THE DATA →
++++++++++

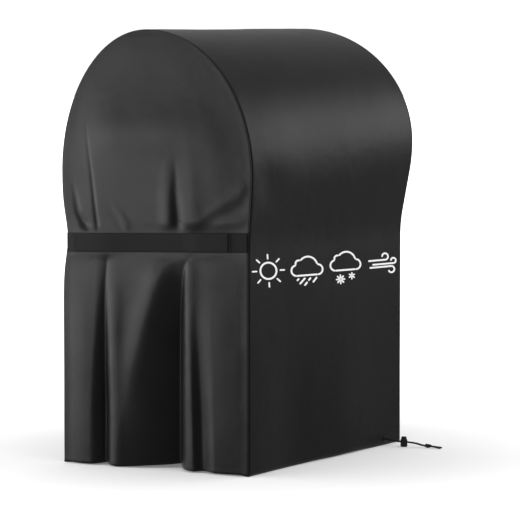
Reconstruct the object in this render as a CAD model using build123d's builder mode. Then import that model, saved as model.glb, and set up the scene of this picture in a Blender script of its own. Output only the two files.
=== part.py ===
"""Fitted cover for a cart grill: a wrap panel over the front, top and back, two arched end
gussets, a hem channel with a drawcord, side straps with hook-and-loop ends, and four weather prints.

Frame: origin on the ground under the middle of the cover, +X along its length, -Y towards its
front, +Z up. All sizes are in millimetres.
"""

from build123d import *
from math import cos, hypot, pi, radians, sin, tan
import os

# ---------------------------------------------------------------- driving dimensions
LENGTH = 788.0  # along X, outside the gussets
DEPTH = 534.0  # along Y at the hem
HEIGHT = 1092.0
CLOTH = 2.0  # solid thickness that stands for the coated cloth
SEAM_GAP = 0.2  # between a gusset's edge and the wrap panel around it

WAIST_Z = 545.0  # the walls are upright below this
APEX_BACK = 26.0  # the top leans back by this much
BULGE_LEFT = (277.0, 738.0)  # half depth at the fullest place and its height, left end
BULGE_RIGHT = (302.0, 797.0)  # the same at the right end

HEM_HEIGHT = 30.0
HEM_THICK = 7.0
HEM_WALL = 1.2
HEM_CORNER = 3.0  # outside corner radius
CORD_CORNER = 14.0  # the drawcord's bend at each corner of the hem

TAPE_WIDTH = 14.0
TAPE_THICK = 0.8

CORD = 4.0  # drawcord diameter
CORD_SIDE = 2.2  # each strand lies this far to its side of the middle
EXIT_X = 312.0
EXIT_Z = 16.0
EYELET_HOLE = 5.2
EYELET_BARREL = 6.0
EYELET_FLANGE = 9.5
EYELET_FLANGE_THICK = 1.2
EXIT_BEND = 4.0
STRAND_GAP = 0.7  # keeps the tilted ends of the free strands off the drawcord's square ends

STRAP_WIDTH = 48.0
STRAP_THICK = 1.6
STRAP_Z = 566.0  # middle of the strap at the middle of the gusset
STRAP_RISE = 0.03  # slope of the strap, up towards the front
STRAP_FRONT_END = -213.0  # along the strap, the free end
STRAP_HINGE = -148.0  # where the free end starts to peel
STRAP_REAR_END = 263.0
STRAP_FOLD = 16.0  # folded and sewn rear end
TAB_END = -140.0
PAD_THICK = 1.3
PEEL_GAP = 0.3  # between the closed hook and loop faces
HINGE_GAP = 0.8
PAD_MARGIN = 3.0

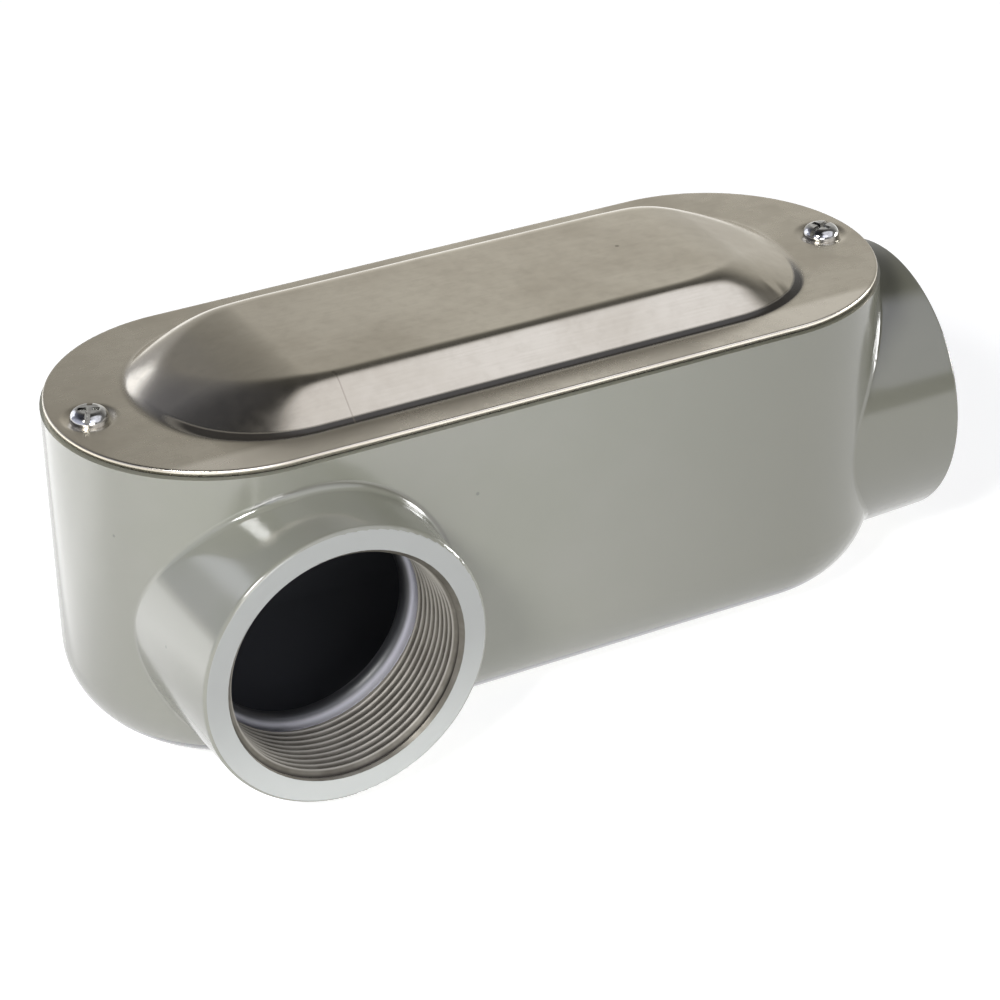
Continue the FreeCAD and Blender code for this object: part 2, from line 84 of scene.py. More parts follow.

++++++++++

WRITTEN EXERCISE →
The records above are to be repeated exactly, in their entirety.

SOLUTION TO THE EXERCISE →
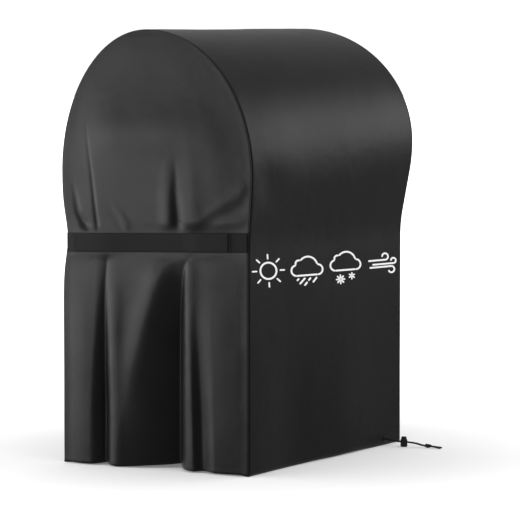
Reconstruct the object in this render as a CAD model using build123d's builder mode. Then import that model, saved as model.glb, and set up the scene of this picture in a Blender script of its own. Output only the two files.
=== part.py ===
"""Fitted cover for a cart grill: a wrap panel over the front, top and back, two arched end
gussets, a hem channel with a drawcord, side straps with hook-and-loop ends, and four weather prints.

Frame: origin on the ground under the middle of the cover, +X along its length, -Y towards its
front, +Z up. All sizes are in millimetres.
"""

from build123d import *
from math import cos, hypot, pi, radians, sin, tan
import os

# ---------------------------------------------------------------- driving dimensions
LENGTH = 788.0  # along X, outside the gussets
DEPTH = 534.0  # along Y at the hem
HEIGHT = 1092.0
CLOTH = 2.0  # solid thickness that stands for the coated cloth
SEAM_GAP = 0.2  # between a gusset's edge and the wrap panel around it

WAIST_Z = 545.0  # the walls are upright below this
APEX_BACK = 26.0  # the top leans back by this much
BULGE_LEFT = (277.0, 738.0)  # half depth at the fullest place and its height, left end
BULGE_RIGHT = (302.0, 797.0)  # the same at the right end

HEM_HEIGHT = 30.0
HEM_THICK = 7.0
HEM_WALL = 1.2
HEM_CORNER = 3.0  # outside corner radius
CORD_CORNER = 14.0  # the drawcord's bend at each corner of the hem

TAPE_WIDTH = 14.0
TAPE_THICK = 0.8

CORD = 4.0  # drawcord diameter
CORD_SIDE = 2.2  # each strand lies this far to its side of the middle
EXIT_X = 312.0
EXIT_Z = 16.0
EYELET_HOLE = 5.2
EYELET_BARREL = 6.0
EYELET_FLANGE = 9.5
EYELET_FLANGE_THICK = 1.2
EXIT_BEND = 4.0
STRAND_GAP = 0.7  # keeps the tilted ends of the free strands off the drawcord's square ends

STRAP_WIDTH = 48.0
STRAP_THICK = 1.6
STRAP_Z = 566.0  # middle of the strap at the middle of the gusset
STRAP_RISE = 0.03  # slope of the strap, up towards the front
STRAP_FRONT_END = -213.0  # along the strap, the free end
STRAP_HINGE = -148.0  # where the free end starts to peel
STRAP_REAR_END = 263.0
STRAP_FOLD = 16.0  # folded and sewn rear end
TAB_END = -140.0
PAD_THICK = 1.3
PEEL_GAP = 0.3  # between the closed hook and loop faces
HINGE_GAP = 0.8
PAD_MARGIN = 3.0

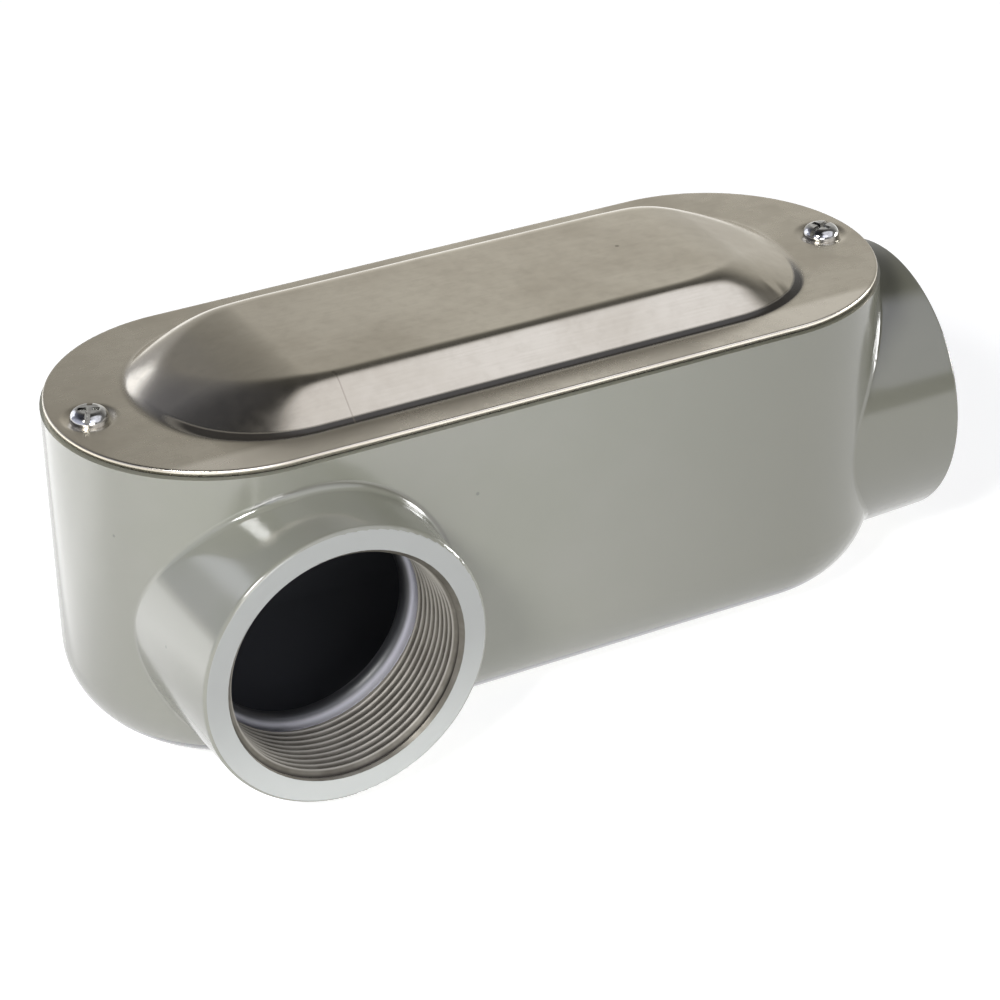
Continue the FreeCAD and Blender code for this object: part 2, from line 84 of scene.py. More parts follow.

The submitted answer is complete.